Senate Republicans have blocked similar legislation twice this year, citing deficit spending, and have signaled that they’re ready to do so again.
“If Congress continues to borrow money we don’t have, we are going to experience a Greek-like collapse, but worse. Unlike Greece, no one will bail out America,” said Sen. Tom Coburn, R-Okla., a leader of spending-cut forces.
Two problems dog the bills: general apprehension about the deficit and concerns about individual items.
For years, said Rep. Henry Cuellar, D-Texas, constituents expressed only mild worry about the deficit, but recently it’s been on their minds.
“They ask, ‘How can we keep doing this?’ ” he said.
A Republican anti-deficit campaign is helping to stoke the public concern. Last month, House Republicans launched a “YouCut” website that invites readers to vote on what federal spending should be cut.
In its first three weeks, the site has attracted more than 650,000 votes. This week’s consensus was that mortgage-finance titans Fannie Mae and Freddie Mac should have their funding slashed.
People “are sending us clear signals: They want us to control spending,” said Sen.
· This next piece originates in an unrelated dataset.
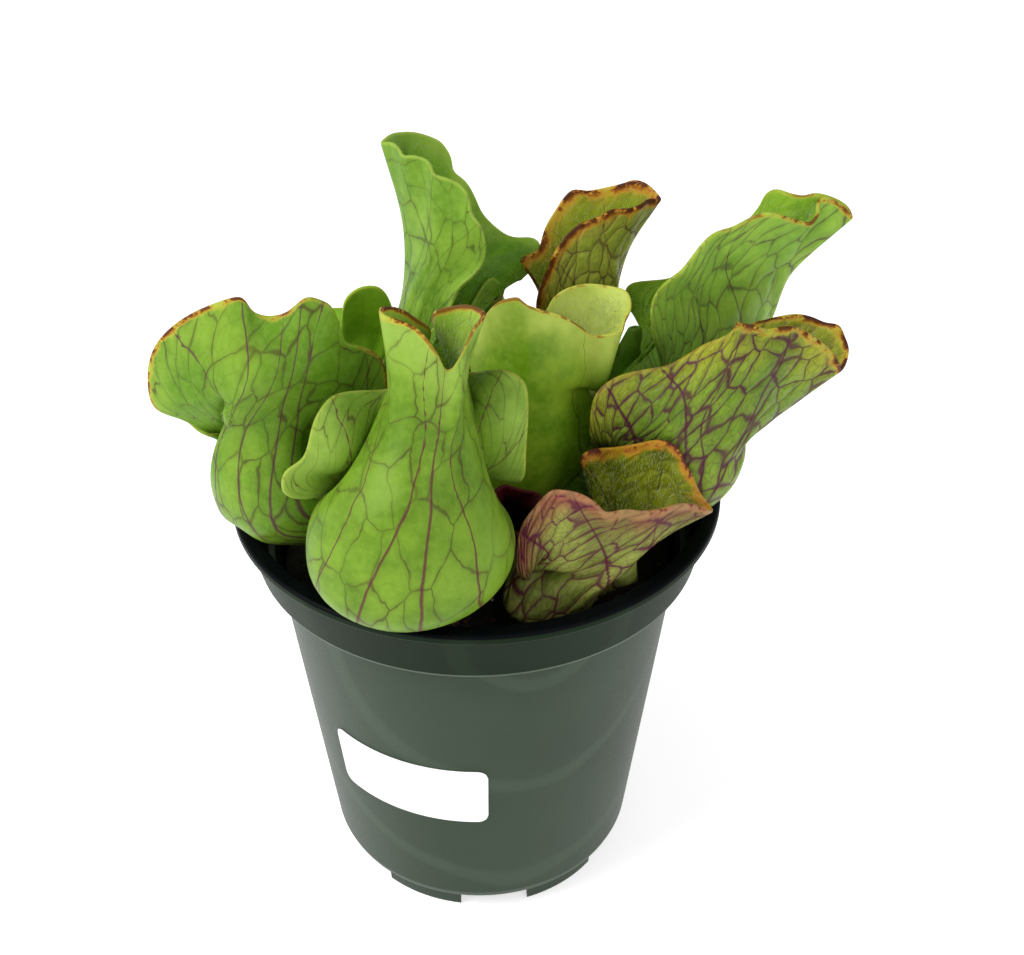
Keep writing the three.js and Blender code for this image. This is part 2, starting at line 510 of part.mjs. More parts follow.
// One leaf: a solid stalk, and above it a thin wall joined from its wedges, so that where two folds
// of the wall meet they make one body; the passes fill any pocket left between the folds
function leafGeometry(leaf) {
  const net = leafNet(leaf);
  const inside = innerNet(net);
  const count = net[0].length;
  const stalk = net.slice(0, STALK_ROWS);
  const pieces = [toSolid(ringSolid(stalk, middleOf(stalk[0]), middleOf(stalk[STALK_ROWS - 1])))];
  for (let i = STALK_ROWS - 2; i < LEAF_ROWS - 1; i += 1) {
    for (let j = 0; j < count; j += 1) {
      const k = (j + 1) % count;
      [[[i, j], [i, k], [i + 1, k]], [[i, j], [i + 1, k], [i + 1, j]]].forEach((corners) => {
        pieces.push(...wallWedge(corners.map(([row, column]) => net[row][column]),
          corners.map(([row, column]) => inside[row][column]),
          corners.map(([row, column]) => row * count + column)));
      });
    }
  }
  let bodies = [wasm.Manifold.union(pieces)];
  for (let pass = 0; pass < CLEANING_PASSES; pass += 1) {
    bodies = toSolid(toGeometry(bodies[0].simplify(LEAF_FINENESS))).decompose();
    bodies.sort((a, b) => b.volume() - a.volume());
  }
  return toGeometry(bodies[0]);
}

// A profile of radius and height turned about Z
function turned(profile, sides) {
  const points = profile.map(([radius, height]) => new THREE.Vector2(radius, height));
  return new THREE.LatheGeometry(points, sides).rotateX(Math.PI / 2);
}

// The radius of the body's outer face at a height
function bodyRadius(z) {
  const share = (z - BODY_FOOT_Z) / (COLLAR_FOOT_Z - BODY_FOOT_Z);
  return THREE.MathUtils.lerp(BODY_FOOT_RADIUS, BODY_TOP_RADIUS, share);
}

// The plain cone of the wall; its seams with the base and the rim lie at the body's foot and top
function wallGeometry() {
  const topZ = COLLAR_FOOT_Z - SEAM;
  const topRadius = bodyRadius(topZ);
  const profile = [
    [BODY_FOOT_RADIUS - WALL, BODY_FOOT_Z], [BODY_FOOT_RADIUS, BODY_FOOT_Z], [topRadius, topZ],
    [topRadius - WALL, topZ], [BODY_FOOT_RADIUS - WALL, BODY_FOOT_Z],
  ];
  return toGeometry(toSolid(turned(profile, POT_SIDES)));
}

// The rim: a narrow shelf out from the wall, the flaring collar and the lip
function rimGeometry() {
  const lipZ = POT_HEIGHT - LIP_DEPTH;
  const shelf = [BODY_TOP_RADIUS - WALL, COLLAR_FOOT_Z];
  const outside = [
    [COLLAR_FOOT_RADIUS - 0.4, COLLAR_FOOT_Z], [COLLAR_FOOT_RADIUS, COLLAR_FOOT_Z + 0.6],
    [RIM_RADIUS - 1.7, lipZ - 0.3], [RIM_RADIUS - 0.5, lipZ], [RIM_RADIUS, lipZ + 0.6],
    [RIM_RADIUS, POT_HEIGHT - 0.5], [RIM_RADIUS - 0.5, POT_HEIGHT],
  ];
  const inside = [
    [RIM_RADIUS - LIP_WIDTH, POT_HEIGHT], [RIM_RADIUS - LIP_WIDTH - 0.4, POT_HEIGHT - 0.6],
    [COLLAR_FOOT_RADIUS - WALL, COLLAR_FOOT_Z + WALL], [BODY_TOP_RADIUS - WALL, COLLAR_FOOT_Z + WALL],
  ];
  return toGeometry(toSolid(turned([shelf, ...outside, ...inside, shelf], POT_SIDES)));
}

// The base: a raised floor inside a foot ring, with a notch in the ring and a drain for each foot
function baseGeometry() {
  const seamZ = BODY_FOOT_Z - SEAM;
  const outside = [
    [0, 0], [20, 0], [21.5, 3.2], [33.6, 4.2], [33.9, 0], [FOOT_RADIUS, 0], [36.2, 4.6], [38, 5.8],
    [BODY_FOOT_RADIUS - 0.05, seamZ],
  ];
  const inside = [[BODY_FOOT_RADIUS - WALL - 0.05, seamZ], [36.4, 6.4], [22.5, 5.2], [19.6, 1.6], [0, 1.6]];
  let base = toSolid(turned([...outside, ...inside], POT_SIDES));
  for (let i = 0; i < FEET; i += 1) {
    const turn = NOTCH_TURN + i * 2 * Math.PI / FEET;
    const notch = new THREE.BoxGeometry(12, NOTCH_WIDTH, 2 * NOTCH_HEIGHT)
      .translate(FOOT_RADIUS + 2.2, 0, 0).rotateZ(turn);
    const drain = new THREE.BoxGeometry(6, DRAIN_WIDTH, 8).translate(FOOT_RADIUS - 7, 0, 6).rotateZ(turn);
    base = base.subtract(toSolid(notch)).subtract(toSolid(drain));
  }
  return toGeometry(base);
}

// The lumpy top of the mix, a little lower at the wall
function mixHeight(x, y) {
  const lumps = 0.7 * Math.sin(0.31 * x + 1) * Math.cos(0.27 * y) + 0.4 * Math.sin(0.53 * x - 0.41 * y + 2);
  return MIX_TOP_Z + lumps - 1.2 * (Math.hypot(x, y) / BODY_TOP_RADIUS) ** 4;
}

function rhizomeGeometry(extra) {
  const geometry = new THREE.SphereGeometry(1, 18, 10).rotateX(Math.PI / 2);
  const position = geometry.attributes.position;
  for (let i = 0; i < position.count; i += 1) {
    const point = new THREE.Vector3().fromBufferAttribute(position, i);
    const turn = Math.atan2(point.y, point.x);
    const knob = 1 - 0.05 * (1 - point.z) * (1 + Math.sin(5 * turn + 3 * point.z));
    position.setXYZ(i, point.x * (RHIZOME_RADIUS * knob + extra), point.y * (RHIZOME_RADIUS * knob + extra),
      point.z * (RHIZOME_HEIGHT + extra));
  }
  return geometry.translate(...RHIZOME_CENTRE);
}

function mixGeometry() {
  const topRadius = bodyRadius(MIX_TOP_Z) - WALL - GAP - 0.1;
  const wall = [
    [19.2, 1.9], [22.2, 5.5], [36.1, 6.8], [BODY_FOOT_RADIUS - WALL - GAP - 0.1, BODY_FOOT_Z + 0.4],
  ];
  const ringAt = (radius, heightAt) => Array.from({ length: MIX_SIDES }, (_, i) => {
    const turn = Math.PI / 2 - i * 2 * Math.PI / MIX_SIDES;
    const [x, y] = [radius * Math.cos(turn), radius * Math.sin(turn)];
    return new THREE.Vector3(x, y, heightAt(x, y));
  }).reverse();
  const rings = wall.map(([radius, height]) => ringAt(radius, () => height));
  [1, 0.86, 0.7, 0.54, 0.36, 0.18].forEach((share) => rings.push(ringAt(topRadius * share, mixHeight)));
  const top = new THREE.Vector3(0, 0, mixHeight(0, 0));
  const solid = toSolid(ringSolid(rings, new THREE.Vector3(0, 0, 1.9), top));
  return toGeometry(solid.subtract(toSolid(rhizomeGeometry(GAP + 0.1))));
}

// The label is laid on the pot's flat facets, so its gap to them stays even
function facetRadius(z, turn) {
  const half = Math.PI / POT_SIDES;
  const across = ((turn % (2 * half)) + 2 * half) % (2 * half) - half;
  return bodyRadius(z) * Math.cos(half) / Math.cos(across);
}

function labelGeometry() {
  const middleZ = (LABEL_LOW_Z + LABEL_HIGH_Z) / 2;
  const halfTurn = LABEL_WIDTH / 2 / bodyRadius(middleZ);
  const columns = 32;
  const layers = [GAP + 0.05, GAP + LABEL_THICKNESS].map((off) => {
    const points = [];
    for (let i = 0; i <= columns; i += 1) {
      const across = (2 * i / columns - 1) * LABEL_WIDTH / 2;
      const intoCorner = Math.max(Math.abs(across) - (LABEL_WIDTH / 2 - LABEL_CORNER), 0);
      const cut = LABEL_CORNER - Math.sqrt(Math.max(LABEL_CORNER ** 2 - intoCorner ** 2, 0)) * 0.98;
      const turn = LABEL_MIDDLE + halfTurn * across / (LABEL_WIDTH / 2);
      [LABEL_LOW_Z + cut, LABEL_HIGH_Z - cut].forEach((z) => {
        const radius = facetRadius(z, turn) + off;
        points.push(new THREE.Vector3(radius * Math.cos(turn), radius * Math.sin(turn), z));
      });
    }
    return points;
  });
  const count = layers[0].length;
  const triangles = [];
  const quad = (a, b, c, d) => triangles.push(a, b, c, a, c, d);
  for (let i = 0; i < columns; i += 1) {
    const [low, high, nextLow, nextHigh] = [2 * i, 2 * i + 1, 2 * i + 2, 2 * i + 3];
    quad(low, high, nextHigh, nextLow);
    quad(count + low, count + nextLow, count + nextHigh, count + high);
    quad(low, nextLow, count + nextLow, count + low);
    quad(high, count + high, count + nextHigh, nextHigh);
  }
  quad(0, count, count + 1, 1);
  quad(count - 2, count - 1, 2 * count - 1, 2 * count - 2);
  const geometry = new THREE.BufferGeometry();
  geometry.setAttribute('position', new THREE.Float32BufferAttribute(
    layers.flat().flatMap((point) => point.toArray()), 3));
  geometry.setIndex(triangles);
  return geometry;
}

const finish = (color, roughness) => new THREE.MeshStandardMaterial({ color, roughness, metalness: 0 });
const plant = new THREE.Group();

function add(name, geometry, material) {
  const mesh = new THREE.Mesh(geometry, material);
  mesh.name = name;
  plant.add(mesh);
}

add('pot_wall', wallGeometry(), finish(0x3f5444, 0.6));
add('pot_rim', rimGeometry(), finish(0x34463a, 0.6));
add('pot_base', baseGeometry(), finish(0x3f5444, 0.6));
add('label', labelGeometry(), finish(0xf4f5f3, 0.5));
add('potting_mix', mixGeometry(), finish(0x1d1712, 0.95));
add('rhizome', rhizomeGeometry(0), finish(0x5a3d28, 0.8));
Object.entries(LEAVES).forEach(([name, leaf]) => {
  add(name, leafGeometry(leaf), finish(leaf.colour, 0.45));
});

export default plant;
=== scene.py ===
"""A potted pitcher plant: the looks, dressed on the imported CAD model. Metres, +Z up.

The leaves' rows of points are the CAD source's own, in millimetres, and are drawn finer here.
"""
import json
import math

import bmesh
import bpy
import numpy as np
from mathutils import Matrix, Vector


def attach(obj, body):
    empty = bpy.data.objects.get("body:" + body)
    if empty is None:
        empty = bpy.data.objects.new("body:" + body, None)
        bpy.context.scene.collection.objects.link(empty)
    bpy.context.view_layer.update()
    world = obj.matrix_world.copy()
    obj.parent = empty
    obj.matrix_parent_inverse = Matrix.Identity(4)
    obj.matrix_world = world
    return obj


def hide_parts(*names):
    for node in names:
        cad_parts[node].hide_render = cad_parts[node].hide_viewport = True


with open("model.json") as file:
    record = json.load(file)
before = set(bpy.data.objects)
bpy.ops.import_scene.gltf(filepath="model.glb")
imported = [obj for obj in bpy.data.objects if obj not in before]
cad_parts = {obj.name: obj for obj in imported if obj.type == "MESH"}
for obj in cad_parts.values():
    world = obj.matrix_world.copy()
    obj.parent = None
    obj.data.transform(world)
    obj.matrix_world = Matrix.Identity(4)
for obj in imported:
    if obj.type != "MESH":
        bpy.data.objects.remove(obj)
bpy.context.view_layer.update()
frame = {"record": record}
MM = 0.001

# The camera, at the photo's viewing angle
CAMERA_PLACE = (-2.39 * MM, -291.14 * MM, 309.16 * MM)
CAMERA_PITCH = math.radians(34.584)
CAMERA_PAN = math.radians(2.097)
CAMERA_LENS = 52.73

# The pot, as in the CAD source, in millimetres
RIM_RADIUS = 57.15
POT_HEIGHT = 108.2
COLLAR_FOOT_Z = 92.9
BODY_TOP_RADIUS = 48.5
BODY_FOOT_RADIUS = 38.9
BODY_FOOT_Z = 8.0
WALL = 1.3
FLOOR_Z = 1.6

# Where the pot's bands begin: a lighter band at the crease, which is a painted highlight; the collar,
# darkened with painted shade; and the lip, darker still with painted shade that runs on over the whole
# inside
CREASE_HIGHLIGHT_FROM_Z = 92.7
COLLAR_FROM_Z = 95.0
LIP_FROM_Z = 106.6

# The notches and drains, as a box's two corners on the +X side, turned round to each foot
FEET = 6
NOTCH_TURN = math.radians(-86)
NOTCH_BOX = ((32.1, -8.5, -4.4), (44.1, 8.5, 4.4))
DRAIN_BOX = ((25.9, -4.5, 2.0), (31.9, 4.5, 10.0))
POT_SIDES = 192

# The label, as in the CAD source, and how far its two faces are off the wall
LABEL_WIDTH = 40.0
LABEL_LOW_Z = 37.7
LABEL_HIGH_Z = 56.6
LABEL_CORNER = 2.6
LABEL_MIDDLE = math.radians(-115)
LABEL_FACES = (0.08, 0.22)

# The potting mix and the rhizome, as in the CAD source
MIX_TOP_Z = 89.0
MIX_GAP = 0.4
MIX_FOOT = ((19.2, 1.9), (22.2, 5.5), (36.1, 6.8), (BODY_FOOT_RADIUS - WALL - MIX_GAP, 8.4))
CRUMBS_OFF_WALL = 2.4
RHIZOME_CENTRE = np.array((2.0, 0.0, 84.0))
RHIZOME_RADIUS = 15
RHIZOME_HALF_HEIGHT = 11

# The leaves: wall, the share of the length that is a solid stalk, and how finely the nets are drawn,
# as points round and rows up
LEAF_WALL = 0.8
STALK_SHARE = 0.24
BIG_NET = (208, 84)
SMALL_NET = (120, 48)
SMALL_LEAVES = ("pitcher_back_left_low", "pitcher_young", "pitcher_back_low")

# The hairs in the throats, drawn a little thicker than real ones so that they show
HAIR_LENGTH = 0.85 * MM
HAIR_WIDTH = 0.028 * MM
HAIRS_PER_SQUARE_METRE = 3000000.0
DENSE_HAIRS_PER_SQUARE_METRE = 5000000.0
HAIRY_FROM_SHARE = 0.6


def stalk(*places):
    """The two lowest rings of a leaf's stalk, which are alike but for their places."""
    return [(x, y, *ring) for (x, y), ring in zip(places, ((91.8, 2.3, 2.3), (95.7, 2.7, 2.5)))]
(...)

Russ Feingold, D-Wis., a liberal.
The rising cry to reduce deficits conflicts with a cornerstone of Democratic thinking: When the economy is fragile, more government spending is crucial to ensuring a recovery, particularly when influential constituents, such as labor unions, demand more help.
“Right now, jobs matter more than deficits,” said Gerald McEntee, the international president of the American Federation of State, County and Municipal Employees, a government employees’ union with close Democratic ties. “Imagine what will happen if thousands more Americans lose their jobs. They’ll need more government services.”
The emergency bills also are hamstrung by individual lawmakers’ agendas.
Physicians are pushing hard for the “doc fix,” which would end a 21 percent cut in Medicare payments scheduled to take effect June 1 but delayed pending Congress’ action. The American Medical Association launched a multi-million-dollar ad campaign Thursday urging Congress to act.
Governors want help with Medicaid, the joint state-federal program that provides health benefits to the poor, some elderly and people with disabilities.
In addition, states want help paying teachers’ salaries, a view that House Democrats find appealing but that House Minority Whip Eric Cantor, R-Va., does not.
“This administration has pushed for one bailout after another. The latest is a $23 billion bailout (for teachers) that makes states even more dependent on the federal government while doing nothing to address statewide budget shortfalls,” he said.
The bottom line: getting even emergency spending through Congress will be hard.
“You have this clump of 50 or 60 conservative Democrats who are finding it tough to explain more spending,” said Burdett Loomis, a congressional expert at the University of Kansas. “They’re trying to make a political calculation whether there’s more harm in voting for the spending.”